In December, after another meeting at Arum’s home in October, Moonves hosted Arum and Haymon at his home. By then, HBO had exited the negotiations. “You need to get the two principals in the room, without entourages, just the two guys,” Moonves says. “Arum operated in a different way, much more independent of HBO, while Al is sort of part of Showtime.”

They met in the same den in which Moonves and NFL commissioner Roger Goodell had hashed out a deal to put Thursday Night Football on CBS. Arum and Haymon carried notepads. One sat on the couch, another on a chair. They had last interacted in 2006, when Haymon handed Arum the check to buy Mayweather out of his Top Rank contract. In two hours Arum and Haymon reached agreement on about 20 negotiation points.
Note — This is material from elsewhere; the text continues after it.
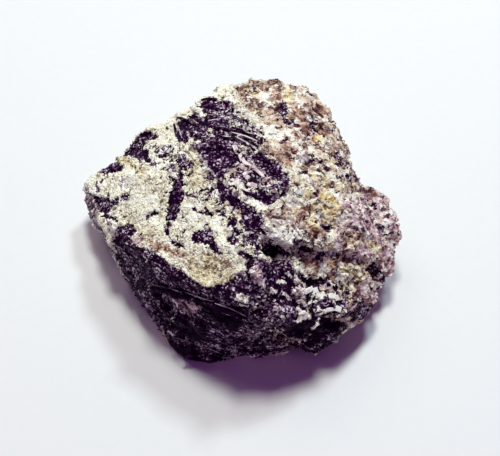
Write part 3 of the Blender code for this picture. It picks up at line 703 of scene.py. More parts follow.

Some were major, such as a 60–40 split in favor of Mayweather; others were minor, like signage at the arena. Arum says three points of contention remained after that meeting, and they were so small, he cannot remember what they were. Afterward, the nemeses shook hands. "I mean, it wasn't f------ rocket science," Arum says.

All believe the delay in making the fight actually proved beneficial, that six years of will-they-won't-they, he-said-he-said built the bout into an event that will rank among the richest and most viewed in sports. In his office, Moonves is asked if he plans to broker a rematch.

He laughs and says, "I don't even want to think about that."